P23 Novel roles for antibiotic metabolites localized at the cell surface during inter-species bacterial competition
Sunday, January 11, 2015
California Ballroom C and Santa Fe Room
Chris Hoefler and Paul Straight, Biochemistry and Biophysics, Texas A&M University, College Station, TX
The predominant descriptions of natural products during microbial competition are as growth-inhibiting antibiotics. However, while many natural products are known to possess antibiotic activity, they localize in patterns that suggest they are functional for the producing organism in ways that extend past growth-inhibition of neighboring organisms. Using newly available tools such as imaging mass spectrometry (IMS), we are able to monitor metabolite localization during competition between two genetically tractable organisms, Bacillus subtilis and Streptomyces sp. Mg1. The linear polyene metabolite Mg1-pk1, when purified and applied in vitro, is bactericidal toward B. subtilis, an activity not commonly associated with polyenes. In IMS experiments, Mg1-pk1 is found associated with the cell surface of S. Mg1. This localization pattern, in stark contrast to the more diffuse localization patterns of metabolites such as chalcomycin A, suggests Mg1-pk1 may have additional non-antibiotic roles in S. Mg1. When we delete the biosynthetic genes of Mg1-pk1, S. Mg1 becomes more susceptible to the antibiotic bacillaene produced by competing B. subtilis. This observed hypersensitivity suggests a defensive role for Mg1-pk1 during bacterial competition, the mechanism of which we are currently investigating.

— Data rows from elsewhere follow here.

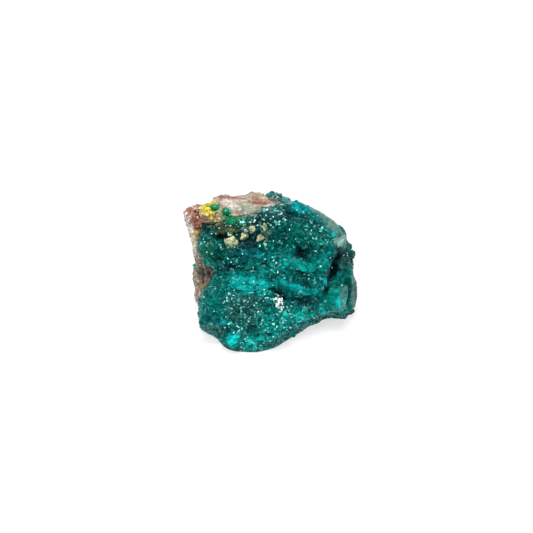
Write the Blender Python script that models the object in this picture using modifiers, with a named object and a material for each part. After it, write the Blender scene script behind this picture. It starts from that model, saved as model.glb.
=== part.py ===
"""Raw dioptase: a 28 mm chip of host rock that carries a thick crust of green dioptase.

Run it with: blender --background --python part.py

The stone rests on a flat break at z = 0. Its broad crystal face leans back, so every form is placed in the
face frame, in millimetres: u runs to the right across the face, v runs up it, and w comes straight out of it.
The last step carries each finished piece into the stone's own frame, in metres with +Z up.
"""

import math
import random

import bmesh
import bpy
from mathutils import Euler, Matrix, Vector, noise
from mathutils.bvhtree import BVHTree

MM = 0.001

# ---- how the crystal face stands on the base -------------------------------------------------------------
FACE_RISE = math.radians(35)  # the face's outward normal, above the horizon
BASE_DROP = 10.0  # from the face frame's origin straight down to the base
FROM_FACE = Vector((0, 0, 1))  # the way out of the crystal face
FROM_LEFT = Vector((-1, 0, 0.35))  # the way out of the left side
STONE_SHIFT = (-0.05, -3.27)  # moves the stone so that its box is centred over the origin

# ---- rims: the widest line of a body, as (u, v, w) points, anticlockwise from the right ---------------------
CRUST_RIM = [
    (13.3, 0.2, -5.0), (13.3, 2.4, -5.2), (12.9, 4.4, -5.0), (12.5, 5.6, -4.6), (11.8, 7.3, -4.4),
    (10.0, 8.5, -4.2), (8.6, 9.5, -4.2), (7.0, 10.5, -4.4), (5.4, 11.2, -4.6), (3.6, 11.6, -4.8),
    (1.4, 11.2, -3.6), (-1.6, 9.9, -2.6), (-2.2, 9.3, -2.2), (-4.8, 9.2, -2.0), (-6.3, 8.9, -1.8),
    (-7.9, 7.9, -1.6), (-10.7, 7.8, -1.8), (-10.9, 6.3, -2.0), (-11.6, 5.4, -2.4), (-11.6, 3.2, -2.6),
    (-11.0, 2.2, -2.6), (-10.0, 1.5, -2.2), (-9.2, 0.9, -1.8), (-9.0, -0.6, -1.6), (-9.8, -2.4, -1.8),
    (-11.1, -3.3, -2.6), (-11.4, -5.0, -3.2), (-11.5, -6.6, -3.6), (-11.3, -9.3, -3.8), (-10.0, -10.0, -3.0),
    (-8.4, -10.5, -2.2), (-7.4, -12.0, -0.4), (-6.2, -12.7, 0.6), (-3.4, -13.0, 1.1), (-1.2, -12.8, 0.8),
    (0.6, -12.4, 0.2), (3.2, -10.8, -1.8), (5.8, -9.2, -4.0), (7.9, -8.1, -5.4), (9.8, -7.5, -6.2),
    (12.2, -7.7, -6.2), (13.4, -7.3, -6.2), (13.7, -5.6, -6.4), (14.0, -4.0, -6.2), (13.9, -2.0, -5.6),
]
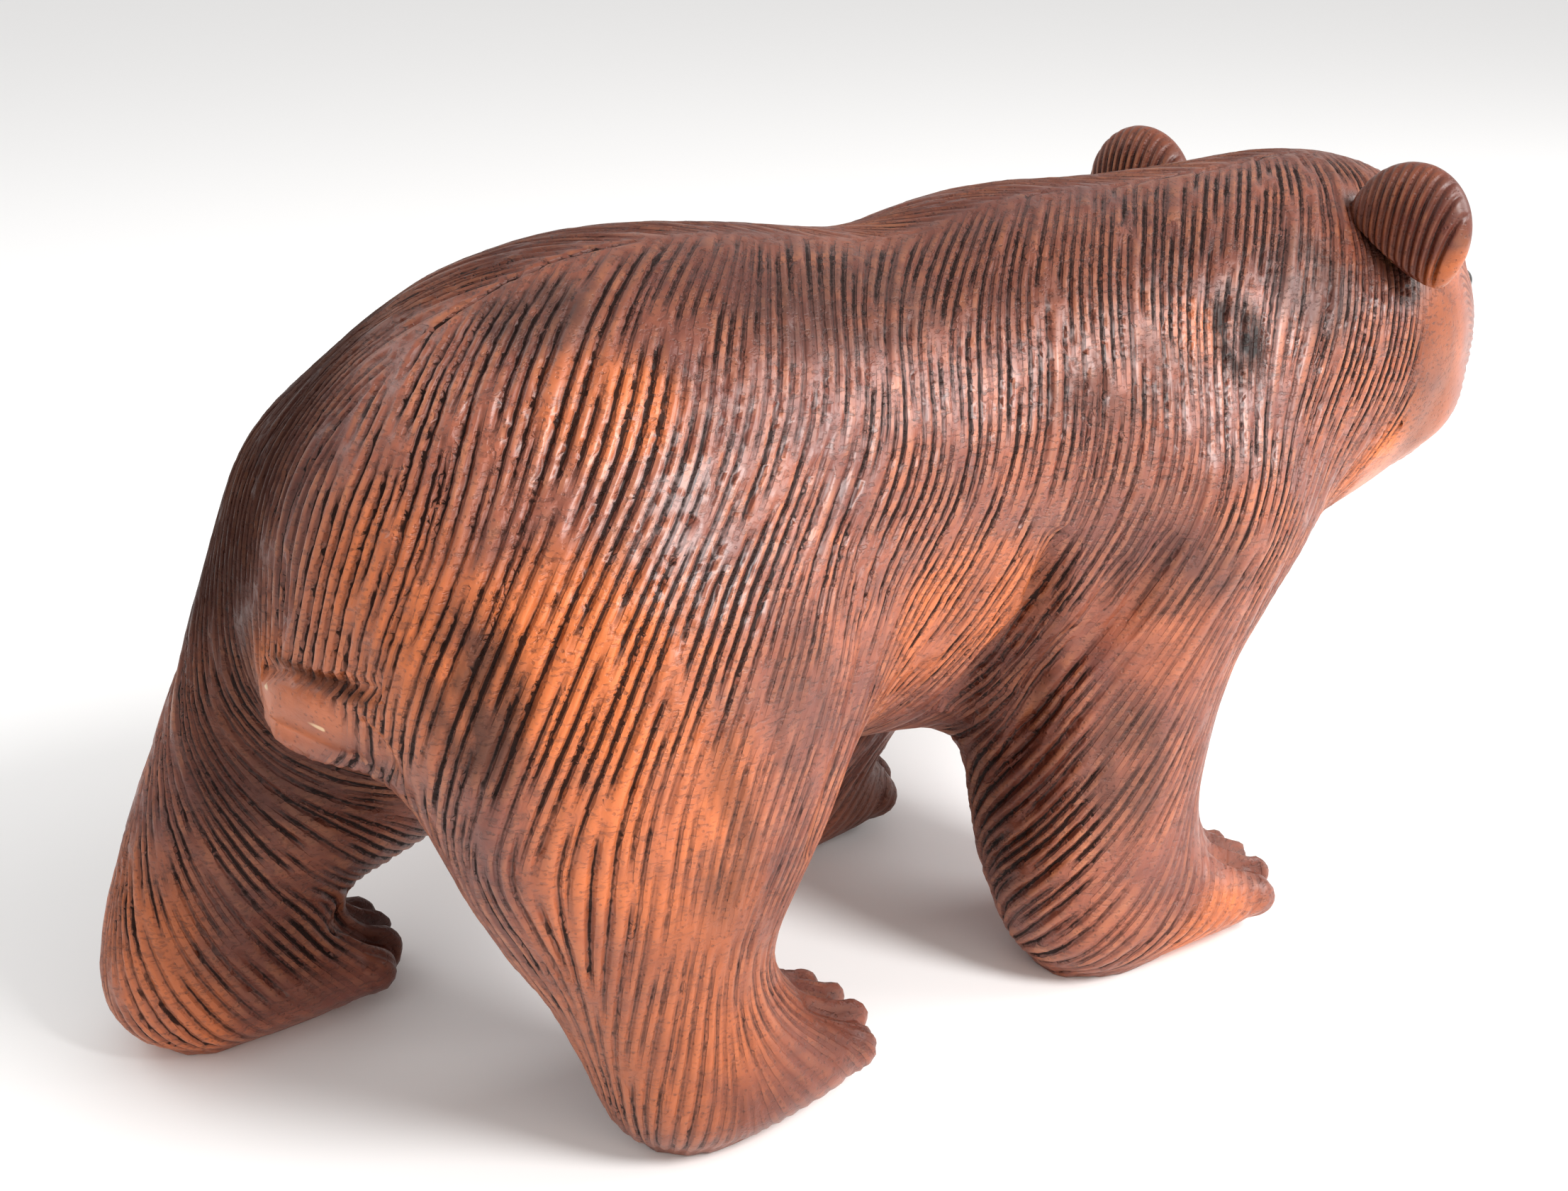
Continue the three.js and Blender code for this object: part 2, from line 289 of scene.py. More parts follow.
blank_source = frame["nodes"]["body_carving"].copy()
blank_source.data = blank_source.data.copy()
bpy.context.collection.objects.link(blank_source)
weld = blank_source.modifiers.new("weld", "WELD")
weld.merge_threshold = WELD_GAP
remesh = blank_source.modifiers.new("remesh", "REMESH")
remesh.mode = "VOXEL"
remesh.voxel_size = BLANK_VOXEL
blank = evaluated_copy(blank_source, "blank")
bpy.data.objects.remove(blank_source)

shape = points_of(blank.data)
on_ground = shape[:, 2] < SOLE_BAND
shape = smoothed(shape, edges_of(blank.data), FACET_ROUNDS)
shape[on_ground, 2] = 0.0
shape[:, 2] = np.maximum(shape[:, 2], 0.0)
move_points(blank.data, shape)

comb = blank.data.attributes.new("comb", "FLOAT_VECTOR", "POINT")
comb.data.foreach_set("vector", comb_direction(shape, normals_of(blank.data)).ravel())

subdivide = blank.modifiers.new("subdivide", "SUBSURF")
subdivide.levels = subdivide.render_levels = 2
carving = evaluated_copy(blank, "bear_body")
bpy.data.objects.remove(blank)
print("blank:", len(carving.data.vertices), "points")

# %% [markdown]
# ## Roughing cuts
# Folds, toes and the face are cut before the fur, as a carver does it, with three tools.
# `groove` pushes the surface in along a line, `swell` pulls it out around a point, and `facet`
# pares it flat. `hug` lays a line on the surface first, so that a groove starts from the skin.

# %% Tools for the roughing cuts
class Block:
    """The wood being carved: its points, the way each of them faces, and its edges."""

    def __init__(self, mesh):
        self.mesh = mesh
        self.points = points_of(mesh)
        self.edges = edges_of(mesh)
        self.facing = normals_of(mesh)

    def refresh(self):
        move_points(self.mesh, self.points)
        self.facing = normals_of(self.mesh)

    def near(self, centre, radius):
        return np.flatnonzero(np.all(np.abs(self.points - centre) < radius, axis=1))


def nearest_on_line(points, line):
    """For each point, the distance to a broken line and how far along it that is, 0 to 1."""
    best = np.full(len(points), np.inf)
    part = np.zeros(len(points))
    spans = len(line) - 1
    for i in range(spans):
        start, way = line[i], line[i + 1] - line[i]
        t = np.clip((points - start) @ way / (way @ way), 0, 1)
        gap = np.linalg.norm(points - start - t[:, None] * way, axis=1)
        closer = gap < best
        best[closer] = gap[closer]
        part[closer] = (i + t[closer]) / spans
    return best, part


def groove(block, line_mm, width_mm, depth_mm, taper=0.25):
    """Cuts a V along a broken line; `taper` is the share of its length that each end fades over."""
    line = np.array(line_mm, float) * MM
    reach = width_mm * MM
    centre = (line.min(axis=0) + line.max(axis=0)) / 2
    chosen = block.near(centre, np.abs(line - centre).max() + reach)
    gap, part = nearest_on_line(block.points[chosen], line)
    profile = np.clip(1 - gap / reach, 0, 1)
    ends = np.clip(np.minimum(part, 1 - part) / taper, 0, 1) ** 0.5
    block.points[chosen] -= block.facing[chosen] * (profile * ends * depth_mm * MM)[:, None]


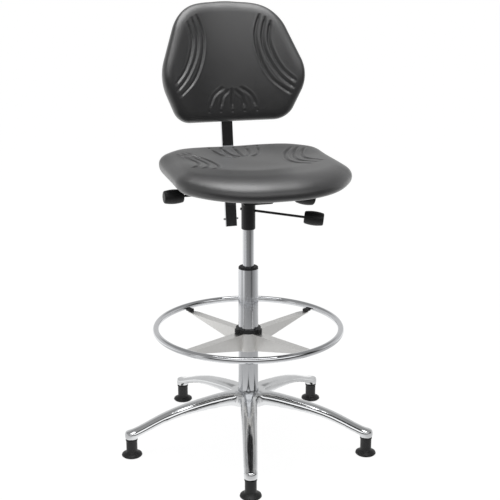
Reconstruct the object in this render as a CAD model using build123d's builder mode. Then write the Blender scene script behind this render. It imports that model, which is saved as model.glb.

Localization of antibiotics at the cell surface of their producing organisms is commonly observed, for example in the antifungal metabolites amphotericin B and ECO-02301. By considering critical information such as localization in the producing organisms, we aim to uncover previously undescribed functions for antibiotics during bacterial competition, which may lead to the identification of new targets for therapeutic discovery.